Module synopsis: In this module, students collect demographic data for a local plant population, and then use a stochastic model in R to look at the impact of changing survivorship and fecundity on the population.
Instructor notes:
What I hoped to accomplish with this module was to give students an opportunity to apply demographic models in a more real world setting, and see how those models can inform management decisions. As a secondary objective, I wanted to give students a chance to work with a stochastic model, rather than the deterministic models I have traditionally used in this class.
I introduced the module during a broader unit on population ecology. By the time students were working on this module, we had already covered survivorship curves and basic life table parameters in lecture (Molles 6th edition, chapter 10). Students had already worked simple, deterministic, problems in class, for example, determining which survivorship curve a population has given lx values, and given sx, mx, and nx, values predict nt+1. I had not used matrix-based models in this class before, so I also spent about a half hour at the beginning of lab working through the example on page 6 of the Charney and Record module.
I also used the cemetery demography module, which I have used before, in this same unit. As Charney and Record note, these two modules together serve as a good unit on populations.
The lab report was modified from the set of questions in the TIEE module. I used questions 3-6, and 9 as the basis for the lab report.
Unfortunately, my experience with the viability analysis module was mixed. The module states that no prior experience with R is needed, however, my lack of experience with R proved to be a barrier to effective implementation of this activity.
The students loved the fieldwork aspects of the lab, and collecting the data and getting students to enter the data on google docs was straightforward, with only the minor and expected difficulty of a few students miscoding things or entering redundant data. Further, the students noticed lots of variation in petal number in the population we were working on, and this got them thinking about the possible fitness impact of petal number as well as asking good ecological questions about this trait, for example, do large plants also have more petals? The module was very successful on that level.
However, I was not able to get the R script I was supposed to run to simulate next year’s data to run (PVA_instructor_script-singleyear.R). The sample data the module authors provided ran just fine, but I just could not get my file to work. More familiarity with R would have helped here, as it is likely that some small format issue was the problem.
The students were still excited about the project, though, so I came up with some simulated data for next year based on crude back-of-the–envelope calculations assuming that the current data represented a stable stage distribution. I practiced using the student R scripts in my office, and the simulations ran perfectly. I scheduled our next class meeting for one of the computer labs on campus, after making sure R was installed on these machines.
Unfortunately, during class, only two or three stations were able to run the student scripts successfully. Error messages popped up across the room, and without R experience, I was not able to troubleshoot the simulation. Sometimes if students just exited R and started over, the script worked, which suggested user error on our part, but mostly we would just hit the same errors repeatedly.

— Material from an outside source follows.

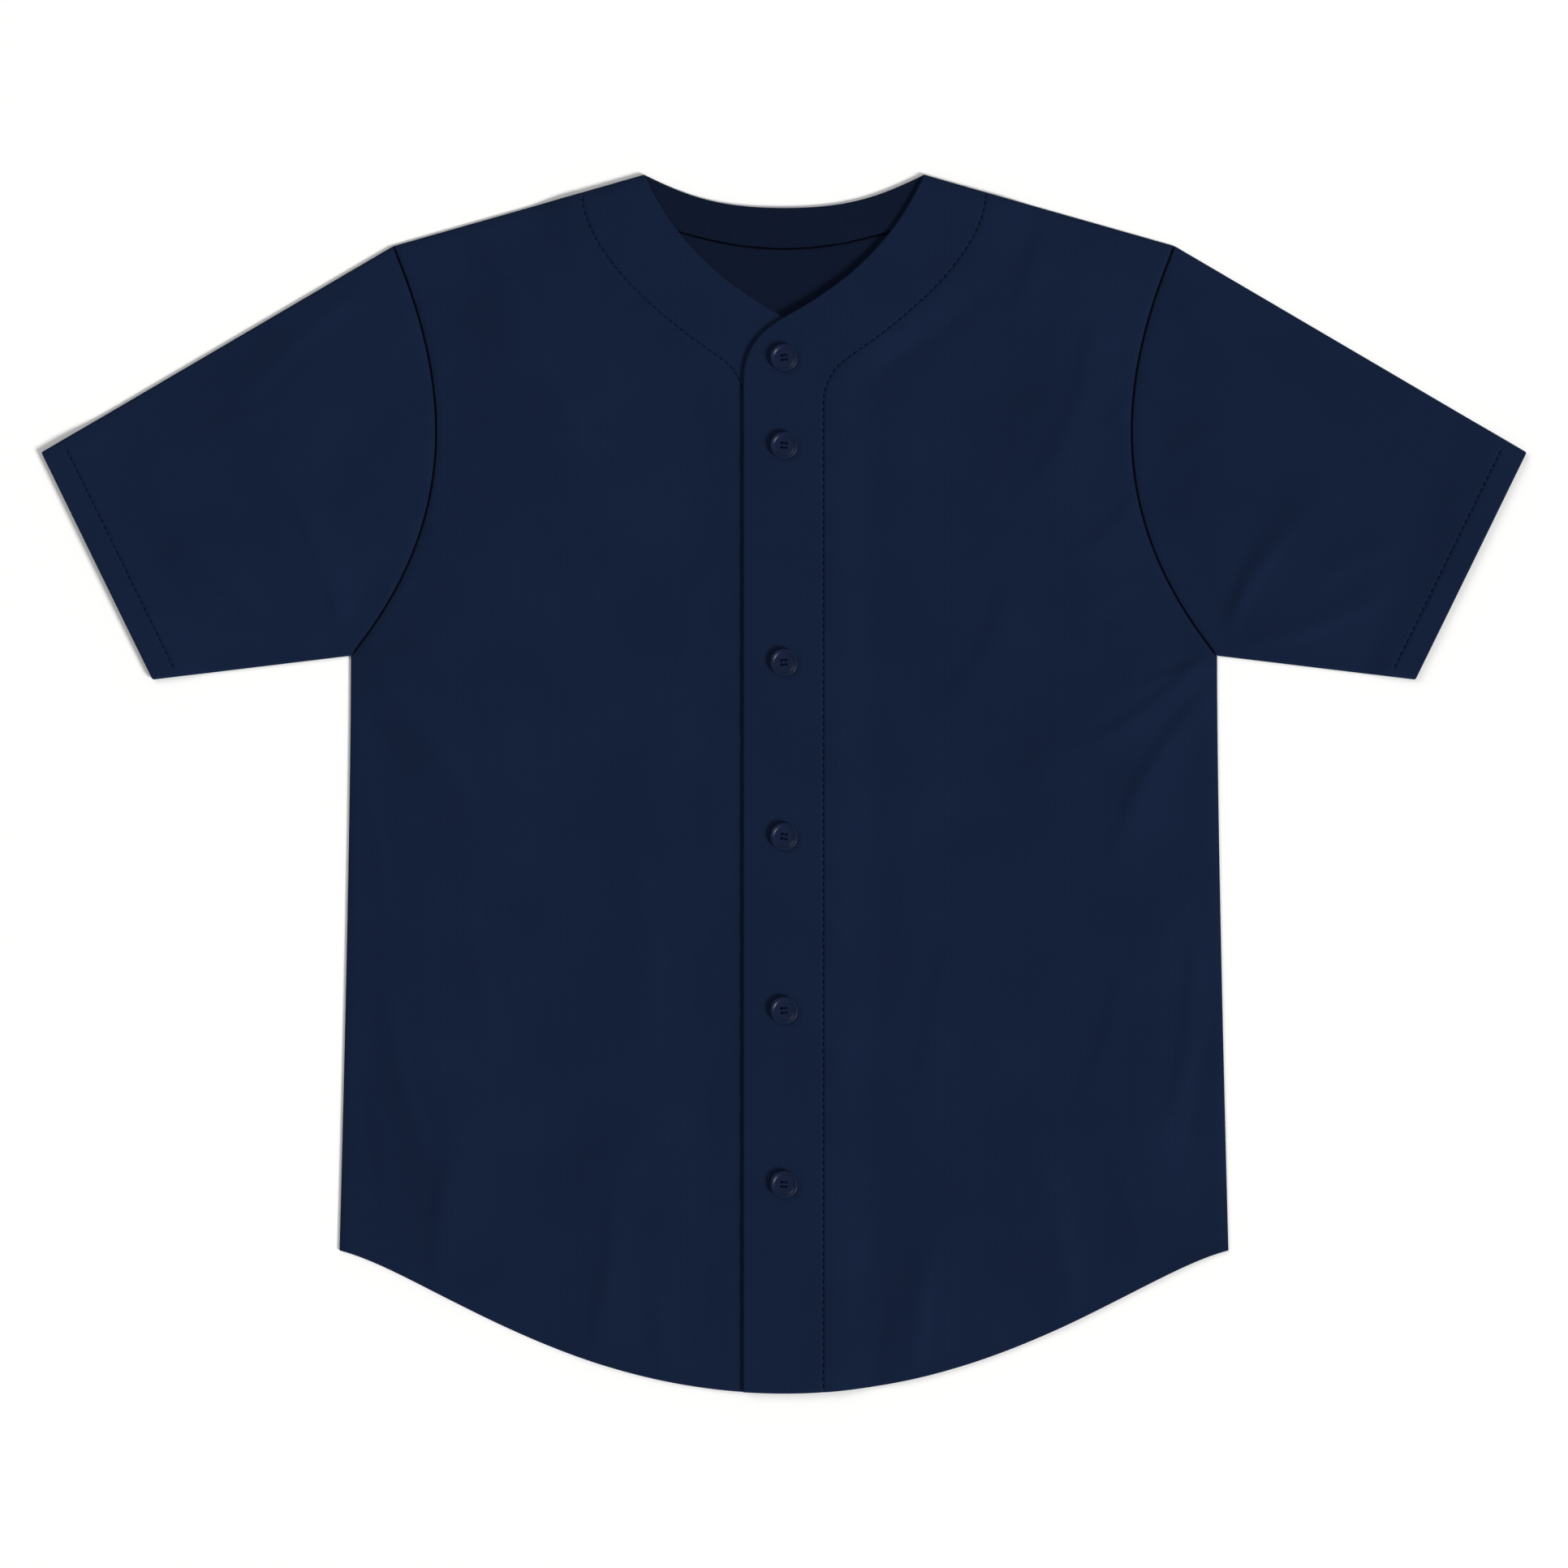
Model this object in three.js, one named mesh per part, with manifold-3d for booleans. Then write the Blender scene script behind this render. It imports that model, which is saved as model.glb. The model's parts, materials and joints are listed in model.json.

Wanting to salvage more from the experience, I created an excel spreadsheet that used the data we collected in a deterministic matrix model (Chapter 14 in Donovan and Welden Spreadsheet exercises in Ecology and Evolution, 2002 Sinauer and associates press), and I asked students to prepare a lab report using our data and entering different parameter values in this excel based model. I did not ask students to create the spreadsheet. Rather, I used a template, and write-protected the formulas, so students could only change the parameters I wanted them to manipulate. This worked reasonably well, but lacked the more realistic element of the stochastic model in the R based module. I was pleased with most of the lab reports, but a few students took a very cursory approach to the simulation (changing very few parameters in the model and changing them only a little). If I were to do this again, I would be more explicit about this aspect of the report.
The module does not give details about how to collect fecundity data, admittedly a big task that would have added another layer of complexity to the student directions, but this is a critical step if the module is to be successfully implemented across years. One issue I did not anticipate here is setting aside class time for seed collection/germination.
On the plus side, the variation in petal numbers became the basis for a good, engaging, student project. Further, the lab reports based on the excel-based, deterministic, model showed that students successfully got the connection between stage based survival, fecundity, and the viability of the population. While students were initially surprised that changing the fecundity of different stages by the same amount had different population impacts, most reasoned out the connection with survivorship and the potential conservation applications of this connection.